Br. Bertrand Leo

Birth Name
Robert Kirby
Life
1916-1993
Day of remembrance
July
  
30

Robert Kirby was born the son of William and Jane Kerr Kirby on May 1, 1916, in Harlem, New York. In 1928, at the insistence of his mother, the family moved to the Bronx so Robert could attend Sacred Heart Elementary School and be taught there by the Christian Brothers. After only two years Robert sought his parents' permission to enter Barrytown, but his mother thought him too young and he waited two more years before entering. He received the habit and religious name of Brother Bertrand Leo in the Novitiate and spent the next three years at De La Salle College Scholasticate, receiving his B.A. from Catholic University in 1937. That same year he was assigned to Bishop Loughlin Memorial High School in Brooklyn, New York where he remained until 1941 when he was transferred to De La Salle Institute in New York City.

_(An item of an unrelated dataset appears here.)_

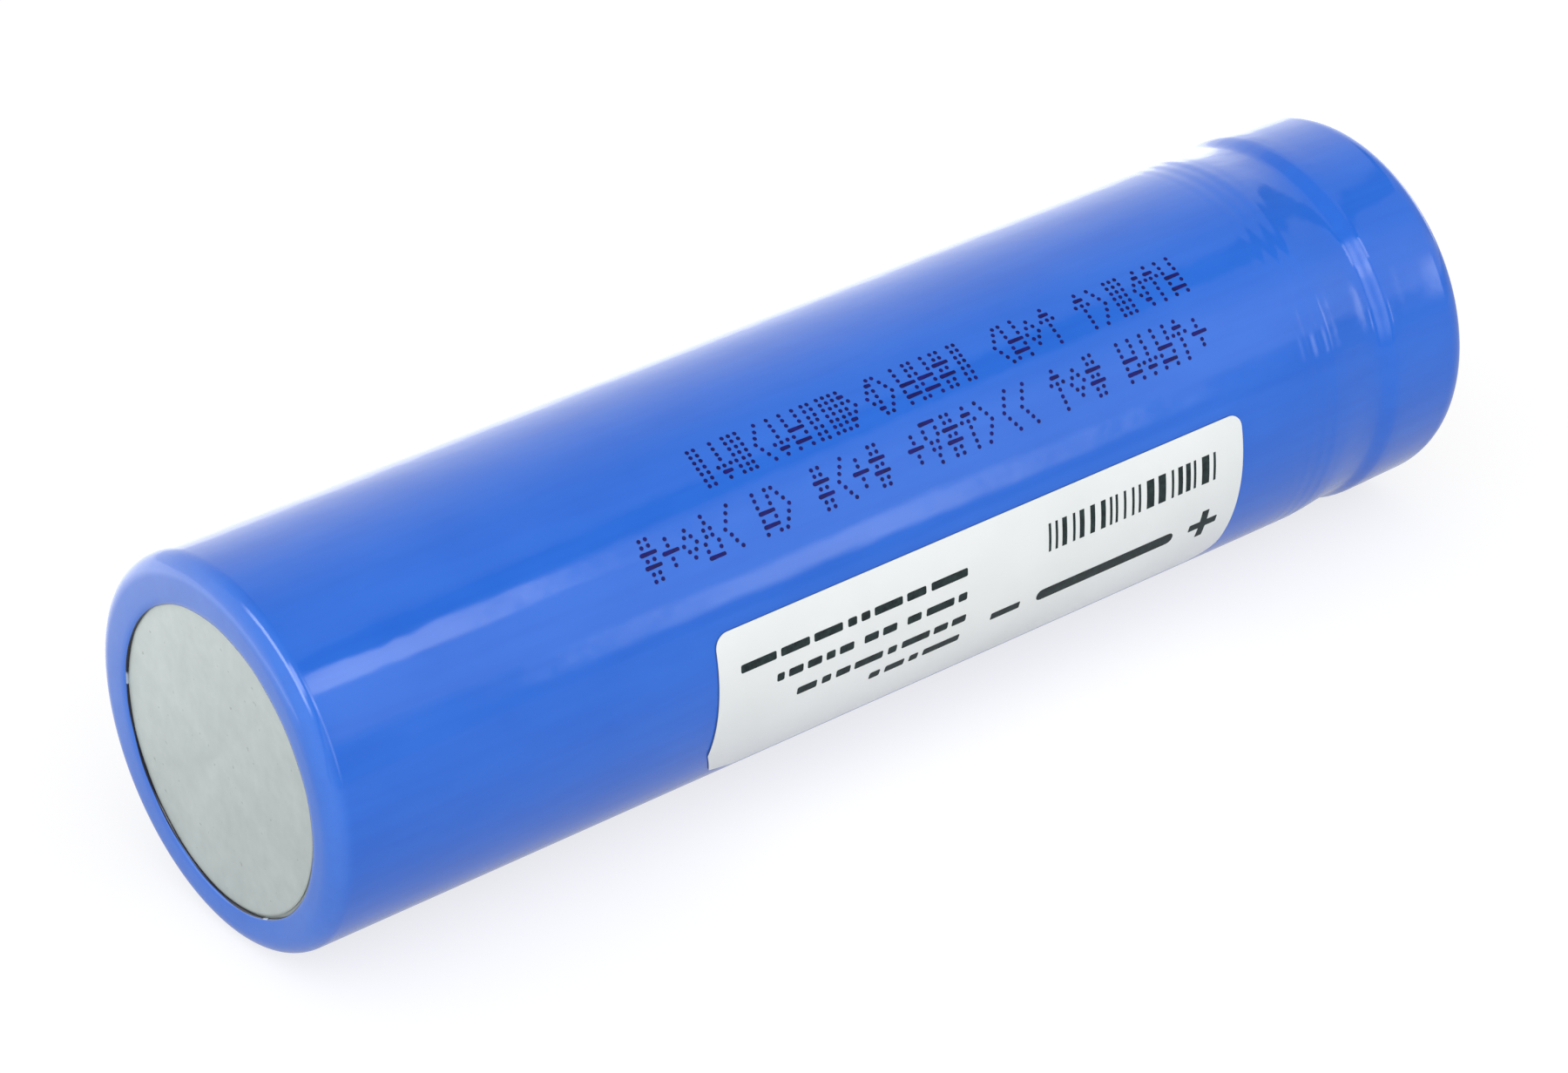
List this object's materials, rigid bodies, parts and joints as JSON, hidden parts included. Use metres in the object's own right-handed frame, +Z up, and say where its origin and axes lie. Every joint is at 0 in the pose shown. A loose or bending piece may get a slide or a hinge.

Brother Leo joined the faculty of the Junior Novitiate in Barrytown in 1943 and after his Second Novitiate in Rome in 1948, he joined the faculty of the Senior Novitiate. After teaching at St. Bernard's Grade School, St. Thomas the Apostle Grammar School in Harlem, he was Principal of Cardinal Hayes High School, all in New York City. Brother Leo was named Director of first year scholastics in Troy in 1954 and of the scholastics at De La Salle College in Washington, D.C. in 1955. In 1963 he was appointed Visitor of the New York District and in 1966 he was appointed Assistant to the Superior General, a post he filled until 1976. He was assigned in 1976 to La Salle School in Albany, New York, to work with troubled teens and he remained there until 1988 when he moved to De La Salle Hall at Lincroft, New Jersey. He suffered a stroke in 1991 and died at age 77 on July 30, 1993, having been a De La Salle Christian Brother for sixty-three years.